Of course, that scenario still would require the Lions to find a reliable backup, given both Decker and Crosby have injury histories.
6. Wide receiver
Detroit's receiving corps were a bright spot in 2019, but there's growing long-term needs at the position with both Kenny Golladay and Marvin Jones are entering the final years of their current deals.
The expectation is the team will do everything it can to retain Golladay, a steadily improving foundational piece who led the NFL in touchdown catches last year. Jones, on the other hand, will be 31 years old in 2021 and has finished the past two seasons on injured reserve. That's a trickier negotiation, given how quickly performance can drop off at that stage of a player's career.
In the slot, the Lions could run it back with Danny Amendola, who provided a workable 62 catches last season. But he's 34 and would be nothing more than a stopgap solution.
Whether it's outside or in the slot, this upcoming draft is loaded with receiving talent. There will be value well beyond the first round, so it's a good year for Detroit to restock its cupboards.
After years of stability, the Lions are in a transition phase at the safety spot. Tracy Walker is still a work in progress, but looks to be the real deal. But outside of him, there's some uncertainty.
The team invested a third-round pick in Will Harris last season and he was thrust into a starting role following the surprising midseason trade of Quandre Diggs. Harris didn't look ready, but how many first-year defensive backs are? The experience, however rocky, should prove beneficial going forward. The Lions are in need of some rapid development from the former Boston College standout.

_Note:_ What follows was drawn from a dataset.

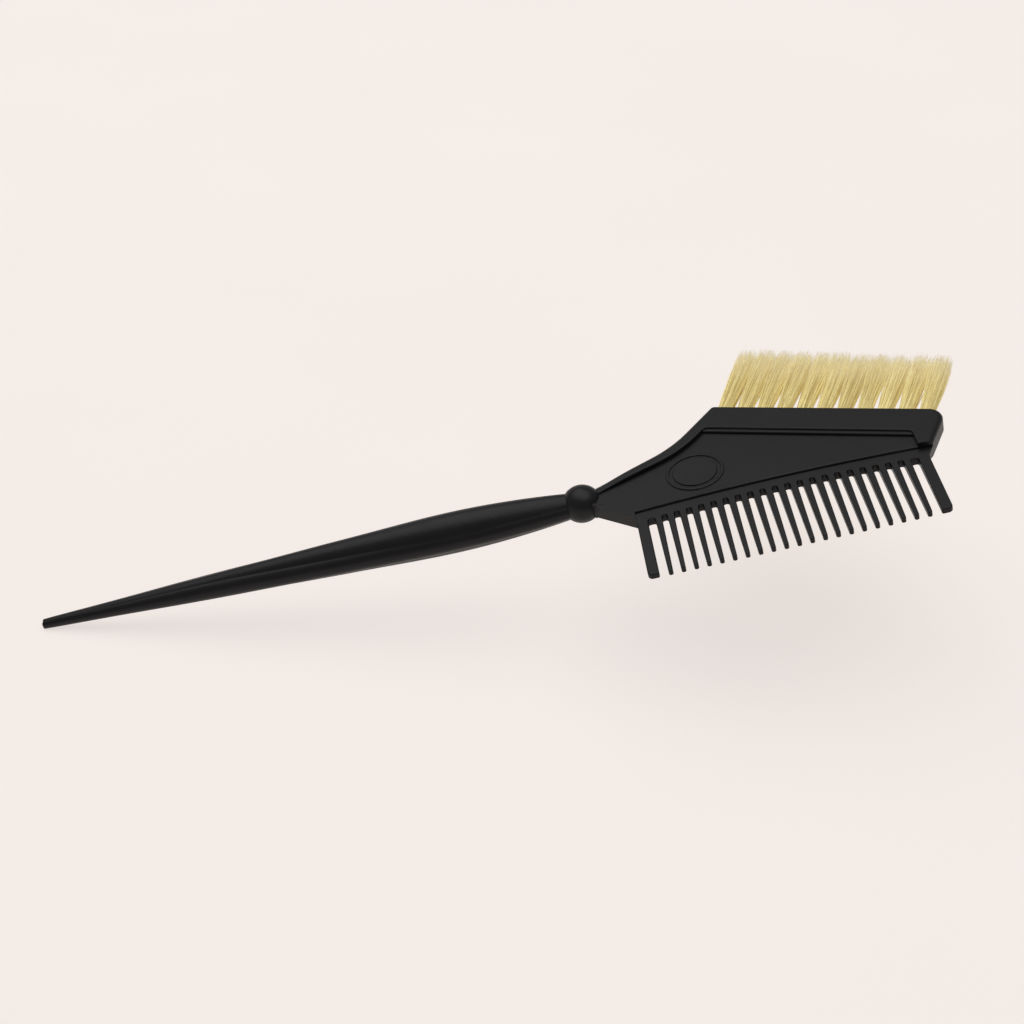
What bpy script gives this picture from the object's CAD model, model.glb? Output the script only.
import math

import bpy
import numpy as np
from mathutils import Matrix, Vector


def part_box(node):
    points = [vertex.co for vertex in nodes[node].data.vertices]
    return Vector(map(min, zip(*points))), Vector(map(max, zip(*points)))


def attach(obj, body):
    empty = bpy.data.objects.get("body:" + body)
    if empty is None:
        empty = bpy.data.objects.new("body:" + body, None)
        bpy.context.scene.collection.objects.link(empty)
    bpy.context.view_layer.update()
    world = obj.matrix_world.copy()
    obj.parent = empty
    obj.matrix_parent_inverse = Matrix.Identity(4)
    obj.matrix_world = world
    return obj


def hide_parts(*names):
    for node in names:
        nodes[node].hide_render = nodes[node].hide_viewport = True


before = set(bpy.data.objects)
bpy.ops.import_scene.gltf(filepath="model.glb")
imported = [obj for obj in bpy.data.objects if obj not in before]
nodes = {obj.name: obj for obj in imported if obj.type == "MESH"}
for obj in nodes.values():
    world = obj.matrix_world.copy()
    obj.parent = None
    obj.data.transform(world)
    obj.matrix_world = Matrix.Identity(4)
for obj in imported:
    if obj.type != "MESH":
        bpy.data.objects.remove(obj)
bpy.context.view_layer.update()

MM = 0.001

# ---------------------------------------------------------------- places taken from the frame
ball_low, ball_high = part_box("ball_collar")
ball_center = (ball_low + ball_high) / 2
tuft_angle = math.radians(25.5)    # from +Y towards the end of the bar
tuft_across = Vector((math.cos(tuft_angle), -math.sin(tuft_angle), 0))
tuft_direction = Vector((math.sin(tuft_angle), math.cos(tuft_angle), 0))
tuft_names = sorted(name for name in nodes if name.startswith("tuft_") and name[5:].isdigit())
black_names = [
    name for name in nodes
    if name in ("tail_handle", "ball_collar", "head_plate") or "tooth" in name
]


# ---------------------------------------------------------------- node helpers
def new_material(name):
    """A cleared node material and its Principled shader."""
    material = bpy.data.materials.new(name)
    material.use_nodes = True
    tree = material.node_tree
    shader = tree.nodes["Principled BSDF"]
    return material, tree, shader


def add_node(tree, kind, **inputs):
    """A shader node with its named inputs set."""
    node = tree.nodes.new(kind)
    for key, value in inputs.items():
        node.inputs[key.replace("_", " ")].default_value = value
    return node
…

Another youngster with promise is C.J. Moore. Undrafted a year ago, the special-teams standout was provided a few small tastes on defense and the coaching staff like his potential.
The veteran leader from the room, Tavon Wilson, is a free agent. He's worth bringing back, both because of the example he sets and the versatile role he can play within the defensive scheme. Good luck finding a more instinctive run defender at the position for the cost.

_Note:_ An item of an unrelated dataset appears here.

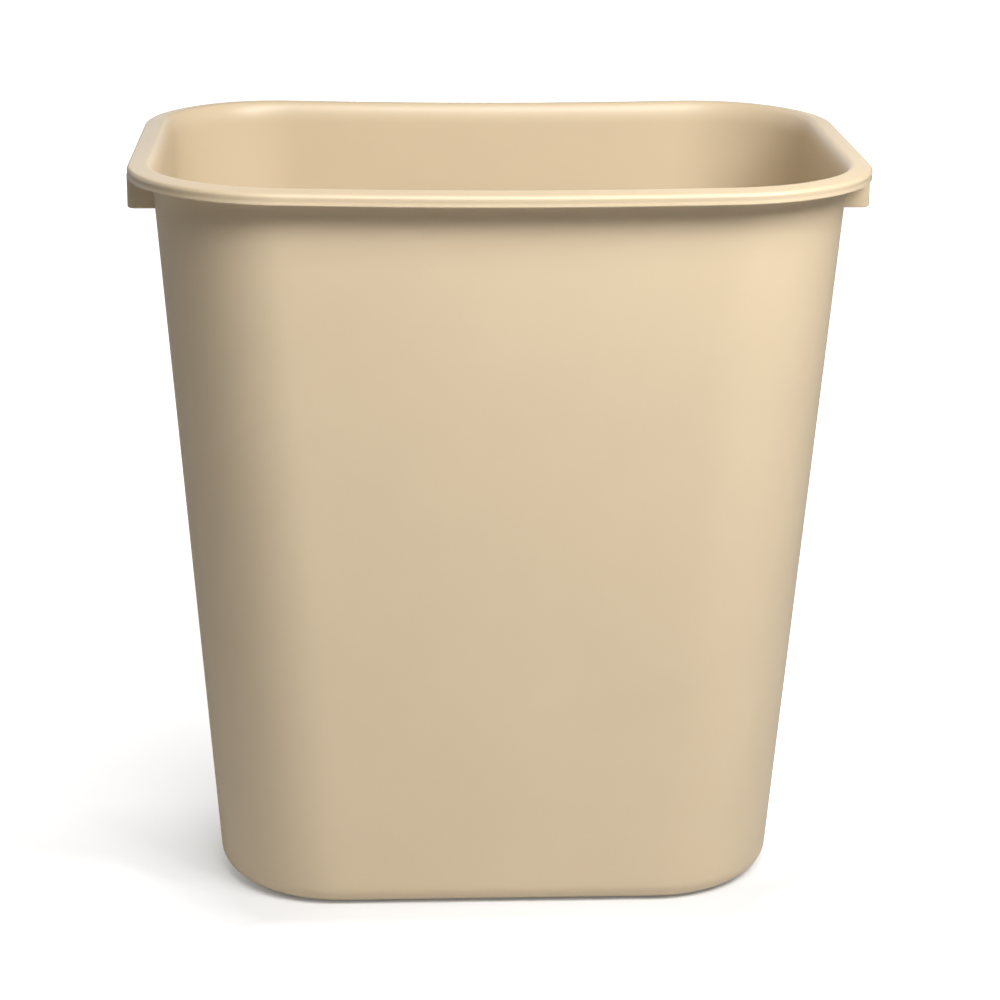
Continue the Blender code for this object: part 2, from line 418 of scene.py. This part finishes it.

One of the most important parts of special teams, the Lions appear primed to move on from Sam Martin after a seven-year marriage. He was adequate in 2019, statistically bouncing back from a rough two-season stretch, but there are cheaper ways of filling the void.
Detroit always could look to draft a replacement on the third day of the draft. The Lions got a long look at two of the top options at the Senior Bowl in Braden Mann and Joseph Charlton.

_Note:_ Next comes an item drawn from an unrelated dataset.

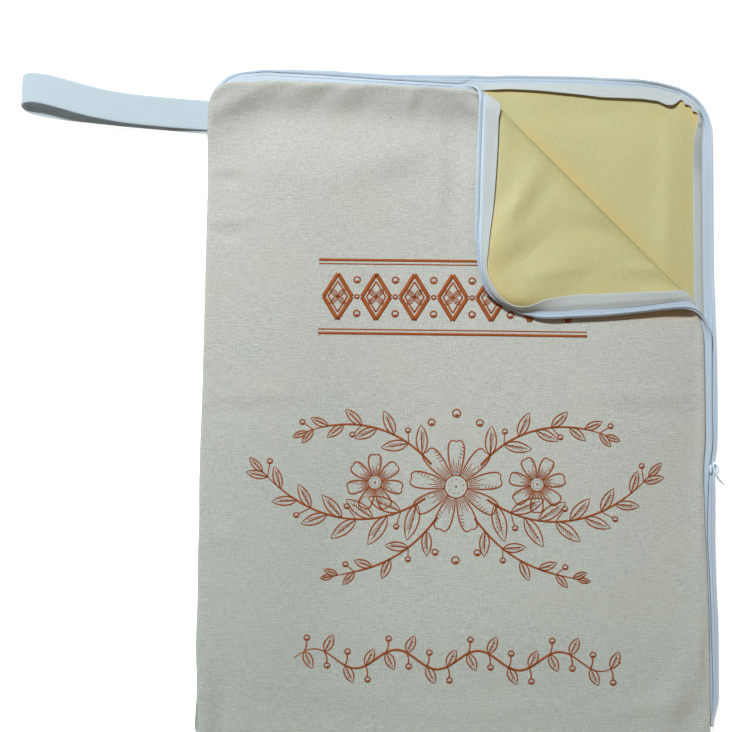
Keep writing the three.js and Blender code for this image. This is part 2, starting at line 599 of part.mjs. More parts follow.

The team also signed two options to future contracts, inking Matt Wile and Jack Fox, who each spent time on the practice squad last season. Wile (Michigan) has the leg up in experience, with 90 punts with good numbers on his NFL resume. His 42.3-yard net average is better than all of one of Martin's seven seasons.
The Lions don't need more bodies at linebacker as much as they need better production out of the bodies they've invested in.
Thus far, the team has not gotten a first-round return out of Jarrad Davis. His professional approach is beyond reproach, but he simply hasn't been good enough in any facet of his positional responsibilities. After a strong finish to the 2018 season, he appeared to be on the upswing, but he took a step back last season, potentially due to a serious ankle injury he suffered in the preseason.
Additionally, the team spent a second-round pick on Jahlani Tavai and re-signed Christian Jones to an extension. Because of their size and versatility, both are considered scheme fits. Jones probably is what he is at this point in his career, but there's some real potential with Tavai, who flashed some play-making potential during his rookie season.
10. Running back
Kerryon Johnson's durability remains a serious concern. He's had stints on injured reserve each of his first two seasons and it's fair to ask if he can stay healthy for 16 games. His production also dipped significantly in his second season, but the underlying metrics suggest blocking was the biggest culprit in the drop-off.
The silver lining to Johnson's injury last year was the emergence of Bo Scarbrough. A stylistic contrast, his powerful north-south style meshed well with coordinator Darrell Bevell's play-calling down the stretch, to the tune of 4.2 yards per carry.
Is the room stable enough to pass over potential upgrades in the draft? Absolutely not. As mentioned, there are durability concerns, and Scarbrough's sample size is too small to imply he should be locked into a 2020 role. Additionally, assuming J.D. McKissic doesn't return, there's a clear need for reliable receiving option to add to the mix.
11. Tight end
T.J. Hockenson is the Lions' future at the tight end position. The 2019 first-round pick showed his abilities with a massive debut performance and now has to establish himself as a consistent threat at this level. Taking advantage of the mentorship recently offered by Hall of Famer Tony Gonzalez would be a good start.
Beyond Hockenson, the Lions are stuck with Jesse James, at least for another year. A disappointing free-agent addition from a year ago, it would cost $3 million more to cut him than keep him for 2020. Therefore, it's the coaching staff's responsibility to find ways to get him more involved in the offense.
The third tight end spot is up for grabs. The Lions always could look to bring back Logan Thomas, who did well in the role last year. Another option is last year's seventh-round pick, Isaac Nauta. Special teams contributions likely will be a key factor for whoever earns the job.
12. Kicker/long snapper
Matt Prater remains under contract and there's no reason to change things up. The leg strength is still there, after going 7-8 from 50 yards and beyond last season.
As for long snapper, it might be sacrilege to say it aloud, but Don Muhlbach can't play forever. He turns 39 this year, after all. But as long as he feels like he can go, which was what he said after the season, there's no reason for a changing of the guard.